Les rumeurs de dévaluation du franc CFA liées à cette situation de la Cemac sont récurrentes et devraient persister cette année, d’autant plus que si trois de ses Etats membres (Cameroun, Gabon, Tchad) ont obtenu des financements du FMI entre avril et septembre 2017, le Congo et la Guinée Equatoriale ne parviennent pas à signer un accord avec l’institution financière tandis que l’économie centrafricaine demeure exsangue en raison d’une longue crise politique.
Taux de couverture en baisse dans 32 pays sur 51
D’autres pays d’Afrique, également trop dépendants de la rente d’une ou quelques matières premières, ne sont toutefois pas à l’abri de nouvelles tensions monétaires. « Les réserves, qui ont permis de soutenir les devises, ont largement été entamée, observe Coface.

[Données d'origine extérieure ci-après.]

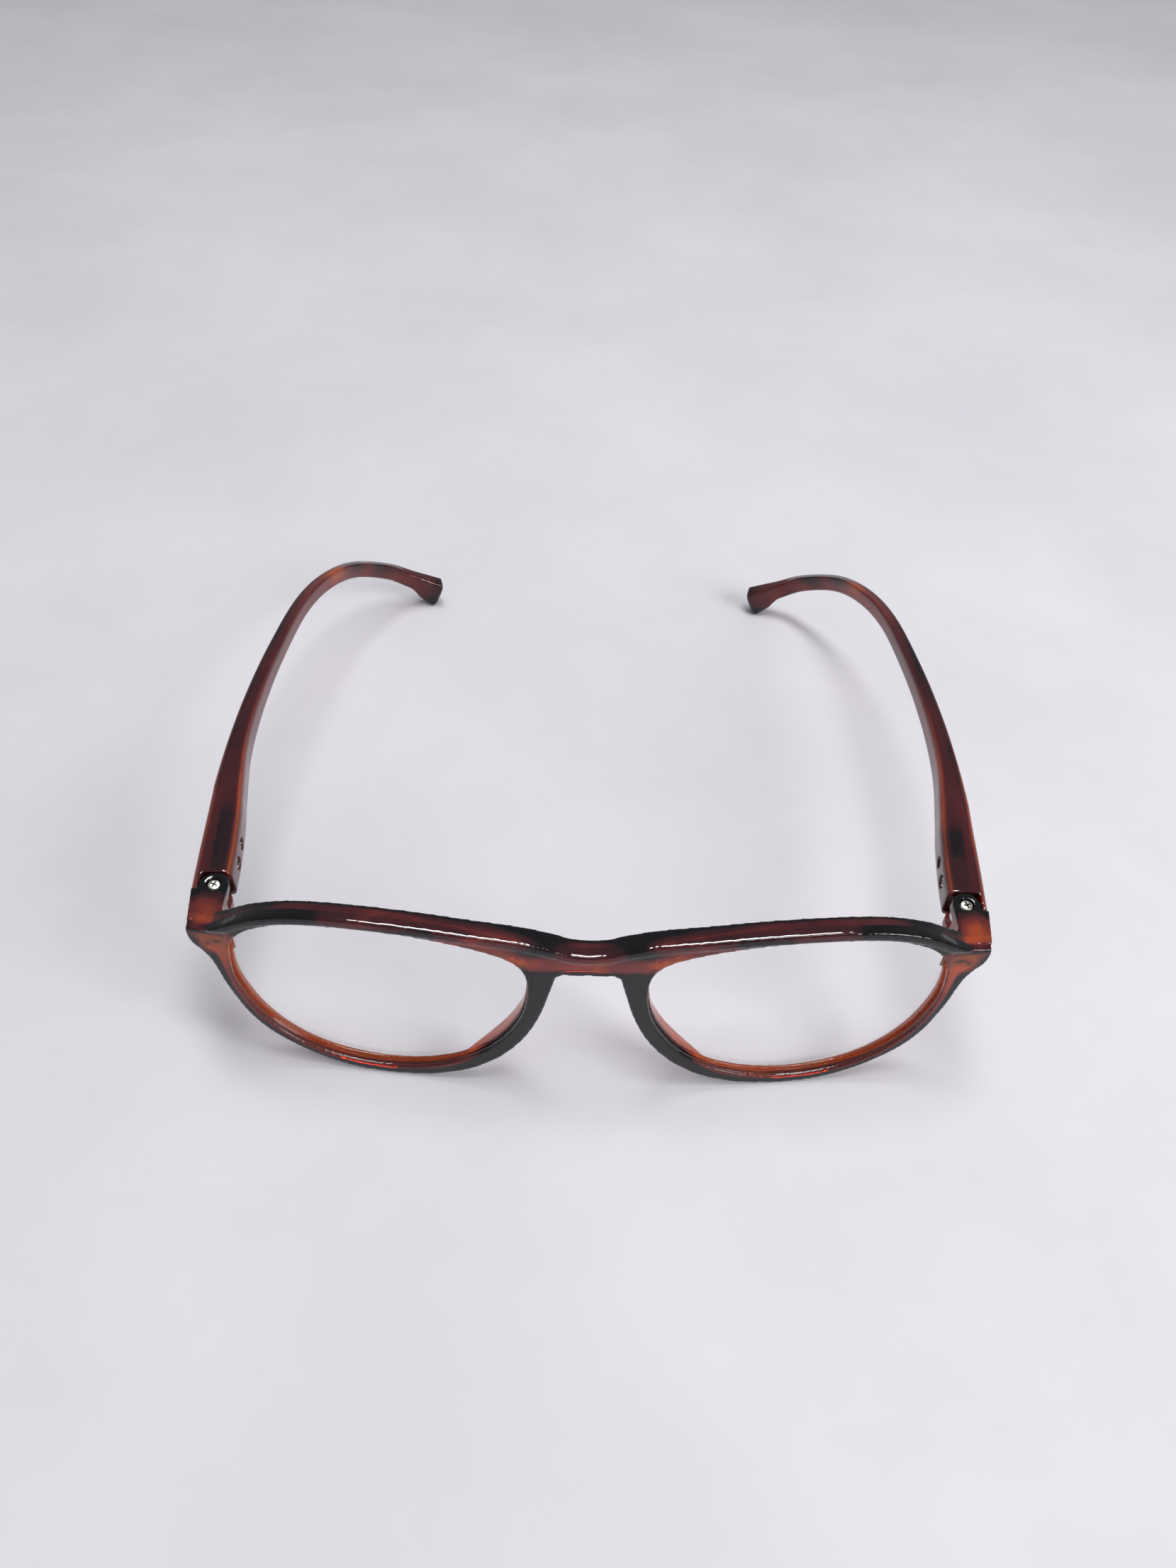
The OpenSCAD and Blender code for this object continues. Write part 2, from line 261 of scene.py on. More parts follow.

Alors que le niveau médian de couverture des importations dans les pays d’Afrique était de 3,9 mois en 2014, il a décliné à 3,2 mois trois ans plus tard ». Au total, 32 pays sur 51 que compte le continent disposent d’un taux de couverture des importations moindre qu’en 2014. L’Algérie, qui multiplie pourtant les restrictions aux importations, a ainsi vu ses réserves de change passer de 33,4 à 19,3 mois en trois ans.
Les producteurs de pétrole devraient continuer à souffler cette année avec un prix moyen du baril estimé à 65 dollars (55 dollars en 2017), selon Coface. Toutefois, si le Nigeria a réussi à stopper la fonte de ses réserves et à stabiliser sa monnaie dès l’an dernier, l’Angola est encore à la peine avec, au premier trimestre 2018, un écart persistant entre le taux de change officiel de sa monnaie face au dollar et le marché noir, malgré « une flexibilisation du taux de change et une dépréciation de 30 % du kwanza ».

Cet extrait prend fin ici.